During his answer the CEO was quiet and attentive. You could almost see the wheels turning in his head. It was making sense to him.
He asked the other VP’s if they agreed. They did. Not much more conversation happened after that and the group was dismissed.
Alone in his office now, the CEO reflected on what Frank had said. His anger was gone. In its place, sadness. He was preoccupied. A few phone calls and another short meeting happened, but he couldn’t much remember what any of it was about. He was thinking about 15.07% of his workforce who felt taxed and under-appreciated. And he was confident 100% of the survey would likely reflect similar results. How did it get this way? It was never his intent. He just wanted a high performing organization. And he had one, or so he thought. Truth is, these people were doing great work. They were high performing. And he began to wonder how high performing people can feel so badly about their work and their organization.
He walked out of his office down the hall to Frank’s office. Knocked on the door and asked Frank if he had a moment. “Of course, sir.”
For 20 minutes the men exchanged no data. They just talked about what the CEO most wanted – employees who felt alive at work. People who felt supported to do the best work of their lives. And the CEO listened to Frank, the first person willing to tell him candidly want he needed to hear. Frank was encouraging and proactive. He suggested that the CEO allow he and his peers to take some time to figure out real-life answers – things “real people can do” as Frank put it. Before the CEO left Frank’s office, Frank said something that seemed to hit it squarely on the head.
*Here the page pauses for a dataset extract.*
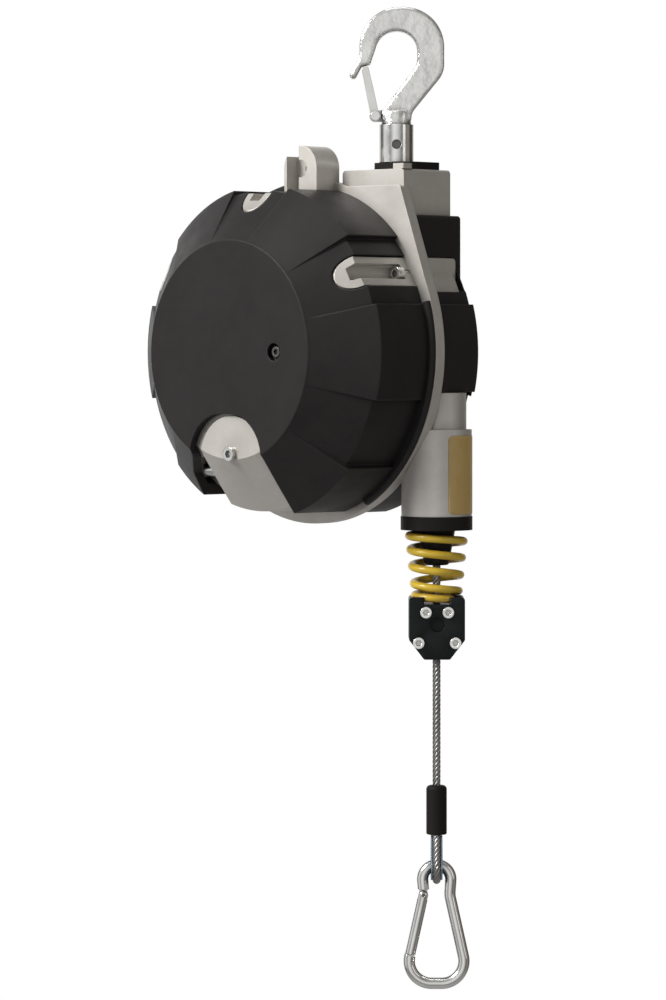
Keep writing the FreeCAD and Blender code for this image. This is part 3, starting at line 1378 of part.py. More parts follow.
def build_load_end():
    rope = size.rope_radius
    ferrule_top = SLEEVE_TOP - size.ferrule_sink
    ferrule_length = size.sleeve_cover_length - size.ferrule_sink - size.eye_sink
    x, y, z = ROPE_PLACE
    finish(rod(rope, -CLAMP_TOP - size.rope_start), "rope_run", (x, y, z + CLAMP_TOP))
    finish(rod(rope, CLAMP_TOP - ferrule_top), "lower_rope", (x, y, z + ferrule_top))
    finish(rod(size.ferrule_radius, ferrule_length), "ferrule", (x, y, z + ferrule_top - ferrule_length))
    cover = new_body("ferrule_sleeve")
    sketch = new_sketch(cover, "XZ_Plane")
    outer = size.sleeve_cover_radius
    foot = SLEEVE_BOTTOM
    mouth = rope * 2 + 0.75
    bore = size.ferrule_radius + 0.1
    add_outline(sketch, [(mouth, foot), (outer, foot, 1), (outer, SLEEVE_TOP, 3),
                         (rope + 0.1, SLEEVE_TOP), (rope + 0.1, ferrule_top + 0.1), (bore, ferrule_top + 0.1),
                         (bore, foot + size.eye_sink), (mouth, foot + size.eye_sink)])
    turn(cover, "Revolution", sketch)
    doc.recompute()
    finish(cover, "ferrule_sleeve", ROPE_PLACE)

    # rope eye round a grooved thimble, in the plane square to the carabiner
    bend = float(size.thimble_inner_radius + size.thimble_sheet + rope)
    start_half = float(rope) + 0.05
    path = eye_path(bend, start_half, SLEEVE_BOTTOM + size.eye_sink - 1)
    section = Part.Wire(Part.makeCircle(float(rope), path.Vertexes[0].Point, path.Edges[0].tangentAt(0)))
    eye = path.makePipeShell([section], True, True)
    channel_section = Part.Wire(Part.makeCircle(float(rope) + 0.05, path.Vertexes[0].Point,
                                                path.Edges[0].tangentAt(0)))
    channel = path.makePipeShell([channel_section], True, True)
    half = float(size.thimble_width) / 2
    outer = eye_path(bend, start_half, SLEEVE_BOTTOM - 1)
    inner = eye_path(size.thimble_inner_radius, 0.6, SLEEVE_BOTTOM - 7)
    solids = []
    for wire in (outer, inner):
        ends = wire.Vertexes[0].Point, wire.Vertexes[-1].Point
        face = Part.Face(Part.Wire(wire.Edges + [Part.makeLine(ends[1], ends[0])]))
        slab = face.extrude(Vector(2 * half, 0, 0))
        slab.translate(Vector(-half, 0, 0))
        solids.append(slab)
    thimble = solids[0].cut(solids[1]).cut(channel)
    finish(shape_node("rope_eye", eye), "rope_eye", ROPE_PLACE, size.clamp_turn)
    finish(shape_node("thimble", thimble), "thimble", ROPE_PLACE, size.clamp_turn)


# ------------------------------------------------------------------ carabiner


def build_carabiner():
    # a pear-shaped snap hook whose top bow hangs in the thimble
    bar, small, large = size.carabiner_wire_radius, size.carabiner_top_radius, size.carabiner_bottom_radius
    waist, gate, gap = size.carabiner_waist, size.gate_radius, size.fit_gap
    top = EYE_Z - size.thimble_inner_radius + size.eye_clearance + 2 * bar
    high, low = top - bar, top - size.carabiner_length + bar
    pivot, foot = top - size.gate_drop, top - size.carabiner_length + size.gate_rise
    slope = (large - waist) / (pivot - foot)
    wide = large + slope * (foot - low)
    root = pivot + gate + gap

    body = new_body("carabiner_body")
    path = new_sketch(body, "XZ_Plane")
    add_outline(path, [(-waist, root), (-small, high, small * 0.95), (small, high, small * 0.95),
                       (waist, pivot, bar * 4), (wide, low, large * 0.84), (-wide, low, large * 0.84),
                       (-large, foot)], closed=False)
    section = new_sketch(body, "XY_Plane", root)
    add_circle(section, -waist, 0, bar)
    bend = body.newObject("PartDesign::AdditivePipe", "AdditivePipe")
    bend.Profile = section
    bend.Spine = (path, [])
    doc.recompute()
    # a flat tongue reaches into the gate's fork and carries its pin
    tongue = new_sketch(body, "XZ_Plane")
    reach = gate - 3 * gap
    add_outline(tongue, [(reach - waist, root + 1), (-waist - reach, root + 1),
                         (-waist - reach, pivot - reach, reach * 0.95), (reach - waist, pivot - reach, reach * 0.95)])
    extrude(body, "Pad", tongue, size.gate_tongue, midplane=True)
    doc.recompute()
    hole = new_sketch(body, "XZ_Plane")
    add_circle(hole, -waist, pivot, size.gate_pin_radius)
    extrude(body, "Pocket", hole, bar * 3, midplane=True)
    doc.recompute()
    finish(body, "carabiner_body", ROPE_PLACE, size.clamp_turn)

    # the gate is drawn about its own axis, which leans from the pivot to the foot
    body = new_body("carabiner_gate")
    lean = math.degrees(math.atan(float(slope)))
    length = math.hypot(float(large - waist), float(pivot - foot)) - float(size.gate_end_gap)

    def gate_sketch():
        sketch = new_sketch(body, "XZ_Plane")
        sketch.AttachmentOffset = Placement(Vector(), Rotation(Vector(0, 0, -1), lean))
        bind(sketch, "AttachmentOffset.Base.x", -waist)
        bind(sketch, "AttachmentOffset.Base.y", pivot)
        return sketch

    profile = gate_sketch()
    add_outline(profile, [(0, gate), (gate, gate, gate * 0.98), (gate, -length, 0.5), (0, -length)])
    turn(body, "Revolution", profile)
    doc.recompute()
    slot = gate_sketch()
    add_outline(slot, [(-2 * gate, -(reach + gap)), (2 * gate, -(reach + gap)), (2 * gate, 2 * gate),
                       (-2 * gate, 2 * gate)])
    extrude(body, "Pocket", slot, size.gate_tongue + 2 * gap, midplane=True)
    hole = gate_sketch()
    add_circle(hole, 0, 0, size.gate_pin_radius + size.running_gap)
    extrude(body, "Pocket", hole, bar * 3, midplane=True)
    doc.recompute()
    finish(body, "carabiner_gate", ROPE_PLACE, size.clamp_turn)

    pin = new_body("gate_pin")
    circle = new_sketch(pin, "XZ_Plane")
    add_circle(circle, -waist, pivot, size.gate_pin_radius)
    extrude(pin, "Pad", circle, 2 * gate - gap, midplane=True)
    doc.recompute()
    finish(pin, "gate_pin", ROPE_PLACE, size.clamp_turn)


# ---------------------------------------------------------------------- build


BUILDERS = [build_front_casing, build_rear_casing, build_front_cover, build_rear_cover, build_screws, build_drum,
            build_drum_parts, build_worm_gear, build_hook, build_latch, build_swivel, build_outlet, build_clamp,
            build_load_end, build_carabiner]
for build in BUILDERS:
    build()
finish(shape_node("bumper_spring", bumper_shape()), "bumper_spring", ROPE_PLACE)
doc.recompute()

broken = [item.Label for item in doc.Objects if "Invalid" in item.State or "Error" in item.State]
broken += [item.Label for item in FINISHED if item.Shape.isNull() or not item.Shape.isValid()]
if broken:
    raise RuntimeError(f"failed objects: {broken}")
os.makedirs("parts", exist_ok=True)
for item in FINISHED:
    item.Shape.exportStep(f"parts/{item.Label}.step")
print(f"{len(FINISHED)} sub-parts written")
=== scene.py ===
import json
import math

import bmesh
import bpy
from mathutils import Matrix, Vector


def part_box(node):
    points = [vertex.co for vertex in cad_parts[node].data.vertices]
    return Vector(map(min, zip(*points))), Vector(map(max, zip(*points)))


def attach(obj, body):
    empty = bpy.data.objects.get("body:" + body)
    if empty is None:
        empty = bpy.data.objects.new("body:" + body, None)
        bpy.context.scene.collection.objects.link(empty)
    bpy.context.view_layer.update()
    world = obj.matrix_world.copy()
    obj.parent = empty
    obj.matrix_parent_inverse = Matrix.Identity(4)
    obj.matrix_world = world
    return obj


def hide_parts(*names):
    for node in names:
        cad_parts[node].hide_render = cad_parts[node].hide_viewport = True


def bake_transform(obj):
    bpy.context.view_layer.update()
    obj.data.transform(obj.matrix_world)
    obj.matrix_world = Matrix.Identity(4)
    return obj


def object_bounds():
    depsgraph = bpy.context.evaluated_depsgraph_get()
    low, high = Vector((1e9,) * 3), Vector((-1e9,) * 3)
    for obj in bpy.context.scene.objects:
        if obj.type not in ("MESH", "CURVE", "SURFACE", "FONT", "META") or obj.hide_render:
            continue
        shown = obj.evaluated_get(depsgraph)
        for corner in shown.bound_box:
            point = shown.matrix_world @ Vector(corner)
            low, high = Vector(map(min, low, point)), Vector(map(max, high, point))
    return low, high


# A spring tool balancer hanging in a white studio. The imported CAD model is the
# frame: its nodes keep their solids and get materials. The rope and its eye, the
# bumper spring, the clamp's seat, the film and the cover's lip are built here.

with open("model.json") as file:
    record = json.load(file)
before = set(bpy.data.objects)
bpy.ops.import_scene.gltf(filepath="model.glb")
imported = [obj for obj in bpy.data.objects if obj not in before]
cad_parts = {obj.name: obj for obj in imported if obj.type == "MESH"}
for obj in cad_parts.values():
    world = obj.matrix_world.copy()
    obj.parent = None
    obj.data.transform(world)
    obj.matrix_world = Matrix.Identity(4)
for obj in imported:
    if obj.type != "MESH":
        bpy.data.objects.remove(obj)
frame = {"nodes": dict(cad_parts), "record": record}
cad_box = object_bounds()
nodes = frame["nodes"]
scene = bpy.context.scene

DRUM = Vector((-0.060, -0.025, -0.2385))       # where the drum axis crosses the casing's split
ROPE = Vector((0.041, 0.0, -0.2385))           # rope axis, at the drum axis's height
TURN = math.radians(44.6)                      # the photograph's view, about the vertical
SIDE = Vector((math.cos(TURN), math.sin(TURN), 0))
TOWARDS = Vector((math.sin(TURN), -math.cos(TURN), 0))
UP = Vector((0, 0, 1))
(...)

“Let’s consider how valuable the truth is. If we can make our people feel safe think of the enormous benefits we’ll have in the market. When we know the truth we’ll be able to more proactive, more innovative and world-class. This may be one of the greatest days of my career here, sir. We’ve just discovered an untapped resource of power that we didn’t even know we had. I say we capitalize on it and make connecting with our people the priority of our leadership.”